STB Reinforces Need for Full Public-Interest Review
The STB’s latest decision underscores its commitment to ensuring that any potential rail consolidation is evaluated under a rigorous public-interest framework. CN welcomed the Board’s continued insistence on a complete evidentiary record before advancing the review process, describing it as essential to maintaining fairness, transparency, and accountability.
The Board’s requirement for additional information effectively pauses the merger timeline until UP and NS can demonstrate compliance with the “prima facie” standard. This step signals that regulators remain unconvinced that the current application provides sufficient clarity on key competitive and operational questions.
CN reiterated its confidence in the regulatory process and expressed support for the Board’s approach to enforcing the statutory requirements governing major rail mergers. The company emphasized that the integrity of the review depends on ensuring that all parties have access to complete and accurate information before any decision is made.

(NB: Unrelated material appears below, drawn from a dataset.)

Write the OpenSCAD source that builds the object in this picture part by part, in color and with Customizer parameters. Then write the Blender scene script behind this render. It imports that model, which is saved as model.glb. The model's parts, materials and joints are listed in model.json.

Looking ahead, CN stated that it will closely review the supplemental information to be submitted by Union Pacific and Norfolk Southern in response to the STB’s directive. The company expects that this additional filing will need to address the significant gaps identified by regulators and stakeholders, including detailed competitive analysis, clearer market impact assessments, and more robust mitigation proposals.

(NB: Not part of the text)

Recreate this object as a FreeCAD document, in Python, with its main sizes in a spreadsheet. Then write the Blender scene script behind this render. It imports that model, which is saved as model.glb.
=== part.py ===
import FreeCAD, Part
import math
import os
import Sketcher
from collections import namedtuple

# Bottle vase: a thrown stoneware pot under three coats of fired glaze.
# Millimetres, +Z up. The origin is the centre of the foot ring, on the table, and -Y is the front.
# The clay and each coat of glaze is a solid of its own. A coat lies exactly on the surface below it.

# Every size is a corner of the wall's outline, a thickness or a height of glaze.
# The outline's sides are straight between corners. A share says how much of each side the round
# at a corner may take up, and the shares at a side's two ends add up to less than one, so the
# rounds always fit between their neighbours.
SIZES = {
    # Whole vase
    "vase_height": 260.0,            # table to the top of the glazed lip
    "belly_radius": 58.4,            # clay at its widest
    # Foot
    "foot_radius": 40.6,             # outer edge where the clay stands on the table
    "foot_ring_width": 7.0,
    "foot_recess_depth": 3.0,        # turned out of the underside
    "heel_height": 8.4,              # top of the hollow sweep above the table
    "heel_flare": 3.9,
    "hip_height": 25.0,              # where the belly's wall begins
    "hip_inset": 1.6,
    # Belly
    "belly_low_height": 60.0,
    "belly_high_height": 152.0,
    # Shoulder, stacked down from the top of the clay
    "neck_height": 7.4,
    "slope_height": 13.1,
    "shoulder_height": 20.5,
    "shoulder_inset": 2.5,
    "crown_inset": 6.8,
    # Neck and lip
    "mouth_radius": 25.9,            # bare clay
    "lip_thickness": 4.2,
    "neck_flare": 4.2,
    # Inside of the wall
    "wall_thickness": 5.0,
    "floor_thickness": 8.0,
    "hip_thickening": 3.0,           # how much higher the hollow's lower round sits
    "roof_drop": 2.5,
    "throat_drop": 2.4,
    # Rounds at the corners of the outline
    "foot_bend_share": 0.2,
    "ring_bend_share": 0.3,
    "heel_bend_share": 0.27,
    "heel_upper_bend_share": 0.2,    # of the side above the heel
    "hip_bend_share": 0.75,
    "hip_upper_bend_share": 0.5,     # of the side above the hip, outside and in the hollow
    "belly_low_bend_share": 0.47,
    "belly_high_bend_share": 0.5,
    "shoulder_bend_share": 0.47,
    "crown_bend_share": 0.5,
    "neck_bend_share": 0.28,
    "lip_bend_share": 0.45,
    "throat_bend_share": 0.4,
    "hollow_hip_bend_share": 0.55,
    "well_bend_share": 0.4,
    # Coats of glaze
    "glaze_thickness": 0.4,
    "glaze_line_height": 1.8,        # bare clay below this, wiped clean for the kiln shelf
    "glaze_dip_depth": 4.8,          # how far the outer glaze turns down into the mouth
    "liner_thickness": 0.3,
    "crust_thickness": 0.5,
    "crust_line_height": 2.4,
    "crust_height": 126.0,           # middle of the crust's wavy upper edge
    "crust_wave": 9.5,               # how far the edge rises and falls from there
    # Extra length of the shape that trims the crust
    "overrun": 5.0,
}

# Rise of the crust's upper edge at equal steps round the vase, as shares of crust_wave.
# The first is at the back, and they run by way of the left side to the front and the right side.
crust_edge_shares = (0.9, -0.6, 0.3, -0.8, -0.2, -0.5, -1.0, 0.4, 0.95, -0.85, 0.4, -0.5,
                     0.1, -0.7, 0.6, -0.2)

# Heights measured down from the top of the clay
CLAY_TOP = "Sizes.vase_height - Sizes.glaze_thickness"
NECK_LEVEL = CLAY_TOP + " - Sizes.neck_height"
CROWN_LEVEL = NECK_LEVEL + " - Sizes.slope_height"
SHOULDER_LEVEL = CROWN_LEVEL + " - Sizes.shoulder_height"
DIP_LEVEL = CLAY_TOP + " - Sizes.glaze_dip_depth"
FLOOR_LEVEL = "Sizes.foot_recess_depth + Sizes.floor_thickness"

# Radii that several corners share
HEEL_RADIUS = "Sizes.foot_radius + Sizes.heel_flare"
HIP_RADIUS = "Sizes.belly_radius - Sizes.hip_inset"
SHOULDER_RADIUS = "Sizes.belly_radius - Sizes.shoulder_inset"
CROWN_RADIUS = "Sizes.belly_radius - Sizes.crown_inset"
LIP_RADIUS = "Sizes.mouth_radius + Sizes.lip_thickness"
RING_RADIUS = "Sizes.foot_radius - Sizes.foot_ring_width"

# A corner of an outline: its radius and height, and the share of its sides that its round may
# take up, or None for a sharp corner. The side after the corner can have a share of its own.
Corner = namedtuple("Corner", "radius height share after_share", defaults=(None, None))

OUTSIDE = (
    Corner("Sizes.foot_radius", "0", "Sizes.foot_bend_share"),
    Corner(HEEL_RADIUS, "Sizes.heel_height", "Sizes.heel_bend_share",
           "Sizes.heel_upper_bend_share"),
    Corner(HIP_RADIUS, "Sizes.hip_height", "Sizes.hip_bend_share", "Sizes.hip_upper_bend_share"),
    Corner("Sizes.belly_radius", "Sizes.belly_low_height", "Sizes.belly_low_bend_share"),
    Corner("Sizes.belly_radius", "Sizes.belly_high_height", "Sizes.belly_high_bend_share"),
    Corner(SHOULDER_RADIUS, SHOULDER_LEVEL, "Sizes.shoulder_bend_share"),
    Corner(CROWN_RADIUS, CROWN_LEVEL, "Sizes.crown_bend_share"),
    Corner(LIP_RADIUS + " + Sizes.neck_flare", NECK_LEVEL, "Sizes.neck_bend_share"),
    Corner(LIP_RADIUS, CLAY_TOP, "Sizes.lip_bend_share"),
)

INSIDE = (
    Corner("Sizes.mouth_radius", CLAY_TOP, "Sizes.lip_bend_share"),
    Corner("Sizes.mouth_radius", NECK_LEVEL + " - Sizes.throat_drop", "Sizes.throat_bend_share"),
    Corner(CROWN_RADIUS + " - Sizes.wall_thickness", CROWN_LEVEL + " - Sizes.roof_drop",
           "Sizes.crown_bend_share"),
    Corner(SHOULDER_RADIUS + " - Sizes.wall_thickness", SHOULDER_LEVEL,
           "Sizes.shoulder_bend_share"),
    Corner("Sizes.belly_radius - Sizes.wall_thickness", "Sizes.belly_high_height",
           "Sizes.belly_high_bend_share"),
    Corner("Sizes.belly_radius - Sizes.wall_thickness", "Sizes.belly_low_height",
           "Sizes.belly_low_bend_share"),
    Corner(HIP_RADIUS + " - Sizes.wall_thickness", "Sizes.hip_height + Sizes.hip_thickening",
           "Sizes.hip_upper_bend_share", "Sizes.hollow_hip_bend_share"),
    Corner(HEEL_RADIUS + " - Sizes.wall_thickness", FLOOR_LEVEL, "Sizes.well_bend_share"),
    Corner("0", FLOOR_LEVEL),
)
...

CN reaffirmed its position that the proposed merger, as currently presented, raises substantial concerns regarding competition, market concentration, and supply chain stability. The company emphasized that any approval must be based on a fully developed record demonstrating clear public benefits that outweigh potential harms.
As the regulatory process continues, CN reiterated its expectation that the STB will hold the applicants to the full requirements of the law and ensure that any final decision reflects a comprehensive evaluation of the merger’s implications for the U.S. freight rail system and the broader economy.